Not a bad pace for a 53 year old who took a decade off--lol

COngrats Mark great re-cap and way to grab the lead then finish strong.

awwww poor kids look beat & then the baby laughing in the background--great pic :-)

Recover well you stud. ...knock out a first place 50k finish then make it back for babysit duty ...your my hero !

John Behring said...

Good job Mark, you rocked! You are a good runner and writer. Thanks for giving Matt and I some props too. : D We'll check the course anytime for ya.

Dave - Atlanta Trails said...

Congrats on your win, Mark!

That was one hot Saturday morning!

Peter Lubbers said...

Hey Mark,
Congrats on yet another win! Noce work.
Take care,

Scott Dunlap said...

Way to brave the heat! I was up in the Oakland hills, and it wasn't any better. It's so tough to shake those spasms once they kick in.



Catherine said...

Great job Mark. Glad to have you back blogging, we've missed ya.

You and Scott should have been in San Francisco enjoying chocolate instead of running so far inland. Perfect weather and a lot less sweaty. :)
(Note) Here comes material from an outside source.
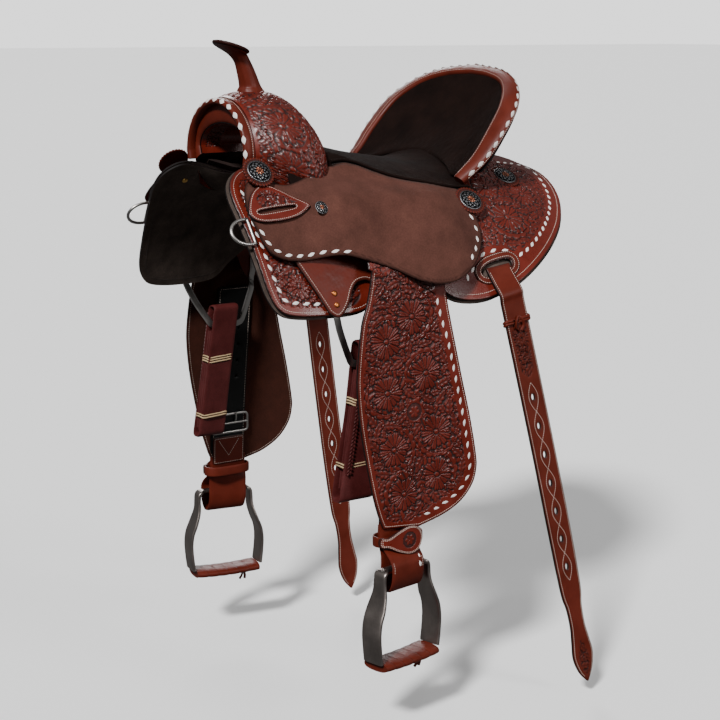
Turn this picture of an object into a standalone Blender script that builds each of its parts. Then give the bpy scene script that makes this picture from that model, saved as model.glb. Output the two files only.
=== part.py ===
"""Western barrel saddle: tree, leather covers, rigging, fenders, stirrups and straps.

Frame: metres, +Z up, the saddle faces -Y, the rider's left is +X. The origin is on the
centre line between the tree bars, where the saddle rests on the horse's back.
"""
import math

import bmesh
import bpy
import numpy as np
from mathutils import Matrix, Vector
from mathutils.geometry import delaunay_2d_cdt

# ---------------------------------------------------------------- driving dimensions
GAP = 0.0004                  # clearance between pieces that touch
SKIRT_THICK = 0.0040          # front and rear skirt leather
LINING_GAP = 0.0023           # between skirt and lining, glued in life
LINING_THICK = 0.0045         # felt and suede lining under the skirts
PLATE_LOW = 0.0046            # the rigging plate lies over the dee, this high on the skirt
PLATE_THICK = 0.0030
JOCKEY_LOW = 0.0098           # underside of the seat jockey over the front skirt
JOCKEY_THICK = 0.0035
JOCKEY_BULGE = 0.0240         # room over the stirrup leathers
PLATE_TUCK = 0.0120           # how far the plate's free rear tip sits in
KEEPER_LIFT = 0.0014          # the keeper bridges the hollows of the jockey under it
KEEPER_THICK = 0.0038
CONCHO_RADIUS = 0.0190
ROSETTE_RADIUS = 0.0248
SCREW_RADIUS = 0.0105
DEE_WIRE = 0.0025             # radius of the breast-collar dee's wire
FENDER_THICK = 0.0040
STRAP_THICK = 0.0055          # doubled stirrup leather behind the fender
FENDER_TOP_X = 0.2460         # outer face of the fender at its top
FENDER_FLARE = 0.0110         # how far the fender stands out further down
FENDER_REAR_FLARE = 0.10      # and how fast it stands out towards its rear edge
FENDER_TOP_Z = -0.105
SWING_PIVOT = (0.1250, -0.0848, 0.0050)   # where the stirrup leather crosses the tree bar
LIFT_FRONT = (-0.1630, -0.0860)           # y, z of the hinge line at the fender's top
LIFT_REAR = (-0.0260, -0.1290)
STIRRUP_Y = -0.1070
STIRRUP_TOP_Z = -0.5410       # centre of the stirrup's neck bar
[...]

Lots of kudos for the babysitting. Love the give and take.

Anonymous said...

Another great run for you despite the cramping. Sorry I haven't posted a comment in awhile. I took a little break after Kettle and spent the summer running shorter races and spending time with the family. I'm back now and gearing up to set the record at the Heartland 50 miler on October 11TH. Glad to hear everything is going well for you and your family. Take care.

Alan said...

Congrats on yet another great victory! As always, I loved reading your report.